Author: Zuba Parvez Bubere

Symbiosis Law School, Pune


INTRODUCTION

The abbreviation “UAPA” stands for Unlawful Activities Prevention Act. The Act came into force in the year 1967. The principal objective of the Act remains to provide for an effective mechanism to prevent unlawful activities, inclusive of terrorist activities, of individuals and associations of persons. A person proved to have acted in contravention of any of the provisions of the said Act shall face penal liability under the provisions of the Act[1]. The “Preliminary” portion of the Act specifically mentions that the provisions of the Act shall also take into account any unlawful activity committed by an Indian outside the territory of the nation in the same manner as if it were committed within the limits of the country, persons serving under the Government (irrespective of location) and persons on ships and aircrafts registered in India (irrespective of their location).
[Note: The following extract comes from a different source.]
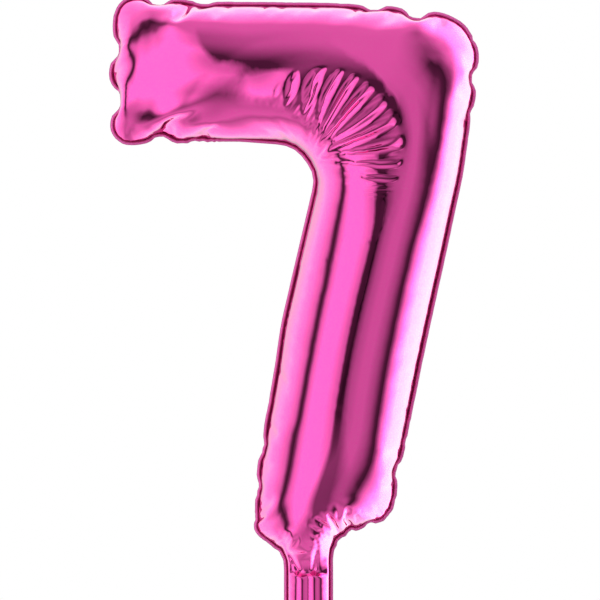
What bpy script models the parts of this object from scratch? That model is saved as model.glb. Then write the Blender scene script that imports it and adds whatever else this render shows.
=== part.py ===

In order to understand the provisions of the Act, it is essential to take a note of the meaning of the terms “unlawful activity”, which may be reiterated as follows:

Section 2(o) of the Act defines “unlawful activity” in relation to an individual or association, means any action taken by such individual or association (whether by committing an act or by words, either spoken or written, or by signs or by visible representation or otherwise),—

(i) which is intended, or supports any claim, to bring about, on any ground whatsoever, the cession of a part of the territory of India or the secession of a part of the territory of India from the Union, or which incites any individual or group of individuals to bring about such cession or secession; or

(ii) which disclaims, questions, disrupts or is intended to disrupt the sovereignty and territorial integrity of India; or

(iii) which causes or is intended to cause disaffection against India.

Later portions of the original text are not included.